The fact is that C.S. Lewis knew that society looks with suspicion on groups of friends (especially groups of male friends). 

It is therefore easy to see why Authority frowns on Friendship. Every real Friendship is a sort of secession, even a rebellion. It may be a rebellion of serious thinkers against accepted clap-trap or of faddists against accepted good sense; of real artists against popular ugliness or of charlatans against civilised taste; of good men against the badness of society or of bad men against its goodness. Whichever it is, it will be unwelcome to Top People. In each knot of Friends there is a sectional “public opinion” which fortifies its members against the public opinion of the community in general. Each therefore is a pocket of potential resistance. Men who have real Friends are less easy to manage or “get at”; harder for good Authorities to correct or for bad Authorities to corrupt. Hence if our masters, by force or by propaganda about “Togetherness” or by unobtrusively making privacy and unplanned leisure impossible, ever succeed in producing a world where all are Companions and none are Friends, they will have removed certain dangers, and will also have taken from us what is almost our strongest safeguard against complete servitude. (The Four Loves, p. 80)

Alastair Roberts has capably identified some of the distinctive features of male friendship and male groups. Whereas women tend to view friendships in terms of intimacy and emotional support, “Male groups have a greater tendency to socialize and bond around agency, ritual, competition, and external action. Men most particularly connect through shared action and competition.” The sparring, banter, jesting, and roughness that mark male groups are ways of testing the strength, honor, and fortitude of our fellows, to see whether they are reliable and trustworthy, or whether they will fold in a fight. Male groups tend to be broad (if sometimes shallow) and comfortable with hierarchy and status. As a result, male groups are power-generating and thus a potential threat to the status quo. 

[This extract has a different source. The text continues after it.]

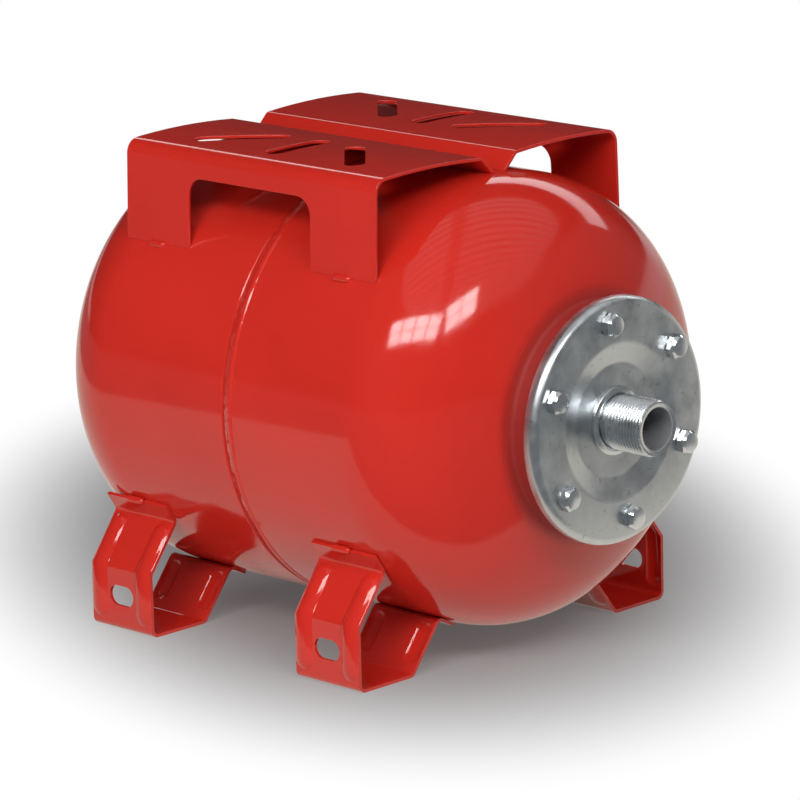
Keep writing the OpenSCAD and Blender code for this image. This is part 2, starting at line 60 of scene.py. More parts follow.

In sum, the missing piece in many approaches to spiritual formation is an overt embrace of corporate Christian agency, expressed in a masculine key, and applied to social and cultural life in this world. Yes, personal holiness is non-negotiable. Bible reading, prayer, word, and sacrament with the gathered people of God—these are essential for forming Christian communities. As we’re fond of saying, worship is the heartbeat of Christian community. It pumps blood to every part of the body. Unless you apply a tourniquet to keep it from flowing to a limb. 

The temple of the Lord is at the center of the city of God, and from it flows the river of life to the rest of the city. Unless you dam it up, so that leaves of the tree of life designed to heal the nations withers.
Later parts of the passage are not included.